Pour Poca, l’événement est réussi si, de son côté, il a fait tout pour le rendre plus facile, plus simple pour les autres. “Peu importe, si je dois vider toutes les poubelles, je le fais”, assène-t-il le sourire aux lèvres.

“De mes 19 à 21 ans, je dormais quasiment dans la rue”

Pour un cuistot, la cause d’Action contre la faim est évidemment importante. Poca évoque sa haine du gaspillage. Pour le Z Event, il avait anticipé le fait que les citrouilles du concours live d’Halloween seraient réutilisées en soupe. “Les anciens, ils ne gâchaient rien.
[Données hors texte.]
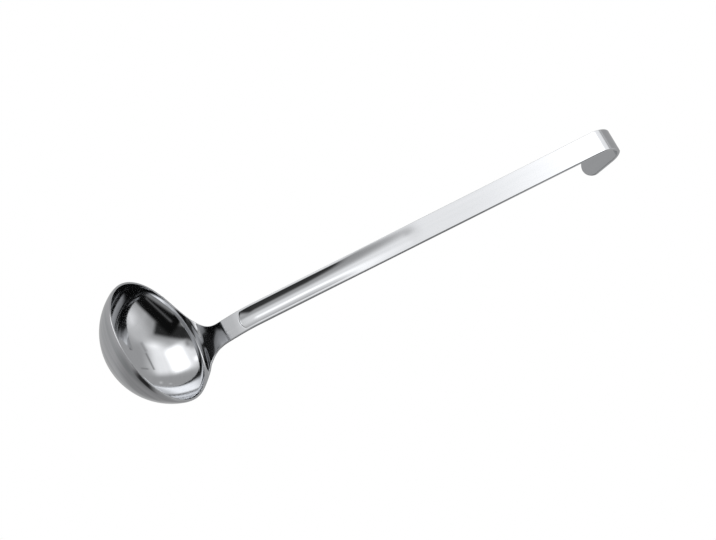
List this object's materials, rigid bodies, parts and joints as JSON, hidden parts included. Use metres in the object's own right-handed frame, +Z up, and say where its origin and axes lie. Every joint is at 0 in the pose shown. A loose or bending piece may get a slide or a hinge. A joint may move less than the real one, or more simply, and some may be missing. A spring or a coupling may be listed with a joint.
{
  "type": "soup ladle",
  "caption": "Round deep-bowled soup ladle pressed from one steel sheet, with a flared neck, a long leaning flat handle with a finger groove, and a rolled-back hanging hook.",
  "frame": {"origin": "on the table, under the middle of the ladle as it lies on the side of its bowl and on the tip of its hook", "axes": "+X from the bowl to the hook, +Z up from the table, +Y across, so that XZ is the plane of symmetry"},
  "size_m": [0.3881, 0.095, 0.0889],
  "materials": {
    "bowl_steel": "mirror-polished stainless steel",
    "handle_steel": "polished stainless steel"
  },
  "bodies": {
    "root": {"bowl": "bowl_steel", "neck": "handle_steel", "foot": "handle_steel", "handle": "handle_steel", "hook": "handle_steel"}
  },
  "joints": []
}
Nous, on jette trop de trucs, alors qu’on peut les transformer : un dos de cabillaud un jour devient une brandade le lendemain, et des acras le surlendemain”, démontre-t-il efficacement.

Lorsque je lui demande s’il a déjà “eu vraiment faim dans sa vie”, Poca répond sans sourciller qu’il a plus ou moins dormi dans la rue, chez des potes ou dans le théâtre dans lequel il bossait de ses 19 à 21 ans, en arrivant sur Paris, sans proches sur place. C’est un jour, en regardant une émission de télé dédiée à la recherche d’emploi, qu’il se lance à son tour, parcourant les Grands Boulevards CV en main.

À la manière d’une chanson de Brassens, c’est un Auvergnat, patron de brasserie, qui lui tend la main en lui donnant son premier job dans la restauration :

“Mais avant, il m’a donné 30 euros, m’a payé mon métro, m’a appris à faire un nœud de cravate, avant de me faire manger, invoquant que ‘tout travail mérite salaire’.”

Les valeurs de la restauration, c’est avant tout un vrai “devoir d’éducation”, pour Poca. C’est d’ailleurs toutes ces valeurs, ces codes ou encore cette variété de talents, “du sommelier à la plonge, en passant par le grilleur”, qui l’ont fait tomber amoureux du milieu. Transmettre, se démener pour les autres, c’est ce qui habite Poca : “Je suis intransigeant sur le travail, mais si le travail est bien fait, je suis le mec le plus gentil au monde”, conclut-il avec un grand sourire qui contraste mes cernes marqués.